War crimes charge is not enough
After a three-hour statement by the prosecution, plaintiff lawyer Patrick Kroker kept his plea short. He agreed with the prosecution on the most part, but reiterated a demand that the two joint plaintiffs had brought to the court in December: that the crimes should not only be assessed as war crimes, but as crimes against humanity. Even though they had happened in the context of the armed conflict, according to Kroker they were more closely tied to the Assad regime’s policy of persecuting disloyal parts of the population.

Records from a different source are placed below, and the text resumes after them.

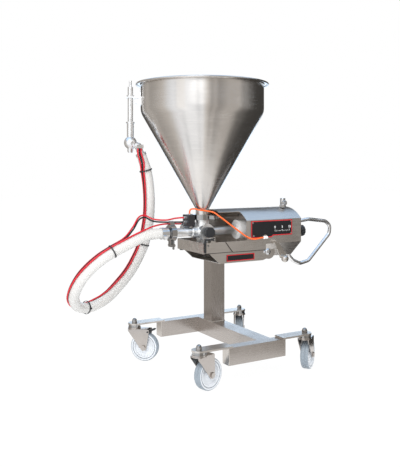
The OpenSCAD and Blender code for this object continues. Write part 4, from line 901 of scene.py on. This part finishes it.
def surround(around, profile):
    """A sheet turned about an upright axis, from the floor up its wall, that only reflections see."""
    bm = bmesh.new()
    rows = []
    sides = 96
    for k in range(sides):
        a = 2 * math.pi * k / sides
        rows.append([bm.verts.new(Vector((r * math.cos(a), r * math.sin(a), z))) for r, z in profile])
    for k in range(sides):
        here, there = rows[k], rows[(k + 1) % sides]
        for i in range(len(profile) - 1):
            bm.faces.new((here[i], here[i + 1], there[i + 1], there[i]))
    mesh = mesh_from(bm, "surround")
    mesh.materials.append(surround_material())
    sheet = bpy.data.objects.new("surround", mesh)
    sheet.location = around
    bpy.context.scene.collection.objects.link(sheet)
    only_in_reflections(sheet)


surround(Vector((*SURROUND_MIDDLE, 0)), [(0.62, 0.003), (1.0, 0.003), (SURROUND_R, 0.003), (SURROUND_R, 1.2),
                                        (SURROUND_R, 2.4)])
card("card_back_low", 60, 1.9, 1.5, 0.85, 0.44, (1.15, 1.40, 1.70))
card("card_left", 200, 2.0, 0.5, 2.2, 1.1, (1.0, 1.0, 1.0))
sky = flat_sheet("sky", Vector((*SURROUND_MIDDLE, 2.42)), Vector((SURROUND_R, 0, 0)),
                 Vector((0, SURROUND_R, 0)), glowing("sky", (0.62, 0.82, 1.10)))
only_in_reflections(sky)


LAMPS_AIM = Vector((0, 0, 0.5))


def lamp(name, place, size, power, colour=(1, 1, 1)):
    """A soft lamp that faces the machine's middle."""
    data = bpy.data.lights.new(name, "AREA")
    data.shape = "RECTANGLE"
    data.size, data.size_y = size
    data.energy = power
    data.color = colour
    light = bpy.data.objects.new(name, data)
    light.location = place
    light.rotation_euler = (LAMPS_AIM - Vector(place)).to_track_quat("-Z", "Y").to_euler()
    bpy.context.scene.collection.objects.link(light)


lamp("key", (-1.9, -2.2, 2.6), (1.6, 1.6), 55)
lamp("side", (-2.3, -1.3, 0.75), (0.9, 0.9), 11)
lamp("fill", (2.4, -1.8, 1.8), (1.4, 1.8), 22)
lamp("top", (0.2, 0.6, 3.0), (2.4, 1.6), 40, (0.85, 0.93, 1.0))

bpy.context.scene.view_settings.view_transform = "Standard"
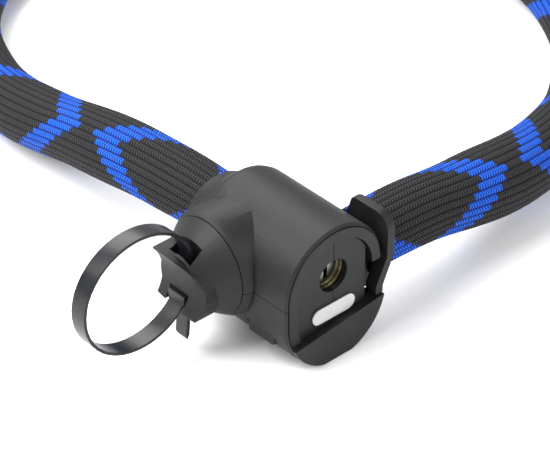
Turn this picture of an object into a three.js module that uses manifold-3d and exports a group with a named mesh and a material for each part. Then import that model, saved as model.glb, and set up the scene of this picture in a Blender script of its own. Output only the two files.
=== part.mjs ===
// Bicycle chain lock: a moulded lock head with a key cylinder, a textile-sleeved steel chain whose free end
// plugs into the head, and a transport bracket with a cable tie. Millimetres, +Z up, front face towards -Y.
// The origin is the centre of the flat foot under the lock head.
import * as THREE from 'three';
import { mergeVertices } from 'three/addons/utils/BufferGeometryUtils.js';
import Module from 'manifold-3d';

const wasm = await Module();
wasm.setup();

// ---------------------------------------------------------------- driving dimensions
const GAP = 0.3;                    // clearance where two pieces meet
const FAR = 200;                    // larger than the lock head, for cutting blocks

const HEAD = {
  radius: 26.3,                     // half width, and radius of the top and bottom arcs
  topZ: 36.4,                       // centre of the top arc
  lowZ: 24.8,                       // centre of the bottom arc
  frontY: -29,
  wall: 2.4,
  splitZ: 33.8,                     // joint between the two casing halves
};
const MOUTH = { y: 42.4, z: 37, halfWidth: 17.9, halfHeight: 15.2, wall: 1.3 };
const FACE = {
  bezelOuter: 24.9,
  bezelInner: 20.3,
  bezelFrontY: -29.6,
  bezelBackY: -23.4,
  plateRadius: 19.9,
  plateFrontY: -28.1,
  plateBackY: -25.7,
  plateRightX: 17.7,
  seamX: 0,
};
const LIP = { radius: 26, frontY: -32, topZ: 16.9, slant: THREE.MathUtils.degToRad(6) };
const NOTCH = { x: 18.6, backY: -5.2, lowZ: 15.4, topZ: 37.2 };
const KEY = { z: 39.4, holeRadius: 7.5 };
const BOSS = { y: 13.7, z: 36.5, radius: 23.8, endRadius: 21.9, shoulderX: -27.3, endX: -30.5, wall: 2.4 };
const BODY = { radius: 17.5, frontY: -20, backY: 20 };
const CYLINDER = { outer: 10, bore: 7.6, frontY: -24.9, backY: 4 };
const CORE = { radius: 7.2, faceY: -23.2, faceDepth: 1.6, backY: 3.6 };
const DRIVER = { radius: 6.6, frontY: 4.3, backY: 6, pinRadius: 1.5, pinThrow: 3, pinBackY: 9.7 };
const LATCH = { stemFrontY: 6.6, stemBackY: 9.4, stemTopZ: 47, footZ: 26.4, footTopZ: 28.8, tipZ: 23.6 };
const TONGUE = { frontY: -16, backY: -6.4, lowZ: 17.6, topZ: 23.2, innerX: -10, outerX: 26.1 };
const WING = { innerX: 27.3, outerX: 31.3, frontY: -31, backY: 1, topZ: 55.9 };
const ARM = { innerX: 21.4, outerX: 25.4, backY: -25, lowZ: 20.2 };
const STUB = { y: -10.8, z: 33, endX: 48, halfWidth: 14.4, halfHeight: 11.7, wall: 2 };
const BRACKET = {
  y: 13.7,
  z: 36.5,
  baseX: -30.9,
  baseRadius: 21.7,
  blockX: -47,
  tipX: -49.3,
  boreRadius: 13.5,
  boreX: -37.9,
};
const TIE = { x: -68.3, z: 43.1, radiusX: 27.6, radiusZ: 26.3, width: 8.2, thickness: 1.4 };
const BUTTON = { frontY: -19.5, backY: -4.5, lowZ: 11.4, topZ: 16.6, outerX: -24.6, innerX: -18.6 };
const SLEEVE = { halfWidth: 16.25, halfHeight: 13.5, wall: 1.2, sides: 12, steps: 24 };
const SCREW_YS = [-15, 8, 17];
const CHAIN = {
  wire: 6,
  width: 22,
  places: 31,                       // link positions round the loop
  openPlace: 15,                    // the position left empty, so that the loop can open there
  pinRadius: 3.2,
  plugPinX: 42.2,
};

// The sleeve's centre line, from the anchor pin in the head, round the loop on the floor, to the plug.
const ROUTE = [
  [0, 29, 37], [0, 45.6, 37], [0, 65, 36.1], [-0.5, 93, 34], [-1, 128, 29], [-1, 160, 22.2],
  [1, 190, 17], [7, 220, 14.2], [19, 250, 13.6], [38, 278, 13.6], [65, 300, 13.6], [98, 313, 13.6],
  [134, 315, 13.6], [169, 308, 13.6], [202, 293, 13.6], [231, 271, 13.6], [255, 243, 13.6],
  [272, 210, 13.6], [281, 174, 13.6], [281, 138, 13.6], [272, 102, 13.6], [255, 68, 13.6],
  [229, 38, 13.8], [196, 14, 15.6], [161, -1, 18.9], [126, -8.5, 23], [92, -10.8, 27.8],
  [64, -10.8, 32], [46, -10.8, 33], [31.6, -10.8, 33],
].map((point) => new THREE.Vector3(...point));

// ---------------------------------------------------------------- materials
function finish(color, roughness, metalness = 0) {
  return () => new THREE.MeshStandardMaterial({ color, roughness, metalness });
}

const MOULDED = finish(0x1d1e20, 0.62);
const GLOSSY = finish(0x101113, 0.3);
const HARD_STEEL = finish(0x8d9196, 0.4, 1);
const ZINC = finish(0xb9bcc0, 0.3, 1);
const BRASS = finish(0xb59a58, 0.35, 1);
const WEAVE = finish(0x17181b, 0.85);
const BADGE_GREY = finish(0xd6d7d8, 0.35);
const RUBBER = finish(0x222326, 0.9);

// ---------------------------------------------------------------- solids
const AXES = {
  X: [new THREE.Vector3(0, 1, 0), new THREE.Vector3(0, 0, 1), new THREE.Vector3(1, 0, 0)],
  Y: [new THREE.Vector3(0, 0, 1), new THREE.Vector3(1, 0, 0), new THREE.Vector3(0, 1, 0)],
  Z: [new THREE.Vector3(1, 0, 0), new THREE.Vector3(0, 1, 0), new THREE.Vector3(0, 0, 1)],
};

// A closed three.js geometry as a manifold-3d solid.
function solid(geometry) {
  const bare = geometry.clone();
  bare.deleteAttribute('normal');
  bare.deleteAttribute('uv');
  const merged = mergeVertices(bare, 1e-4);
  return new wasm.Manifold(new wasm.Mesh({
    numProp: 3,
    vertProperties: new Float32Array(merged.attributes.position.array),
    triVerts: new Uint32Array(merged.index.array),
  }));
}

// A manifold-3d solid back as a three.js geometry.
function surface(body) {
  const mesh = body.getMesh();
  const geometry = new THREE.BufferGeometry();
  geometry.setAttribute('position', new THREE.BufferAttribute(new Float32Array(mesh.vertProperties), 3));
  geometry.setIndex(new THREE.BufferAttribute(new Uint32Array(mesh.triVerts), 1));
  geometry.computeVertexNormals();
  return geometry;
}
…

“Over the months and years, the militias as extensions of the regime were responsible for abuse, torture, sexual violence and forced disappearances”, he said. The siege had been at the centre of their terror and had forced people to leave their houses and risk their lives, if they wanted to avoid starvation. “In this moment of utter vulnerability, the defendant aimed his weapon at the frightened people who had never wanted to come near the militias, but were forced to.”
Finally, Kroker took a moment to pay tribute to his two clients who survived the attack and still suffer from the physical and mental consequences. One of them was present in court, listening to the statements with a sad but calm expression. “The plaintiffs have shown that the defendant’s attempt to de-individualize and degrade them have not been successful”, he said. “They have shown us and their tormentor that even the experience of extreme violence and the painful memory reactivated here could not stop them from demanding justice.”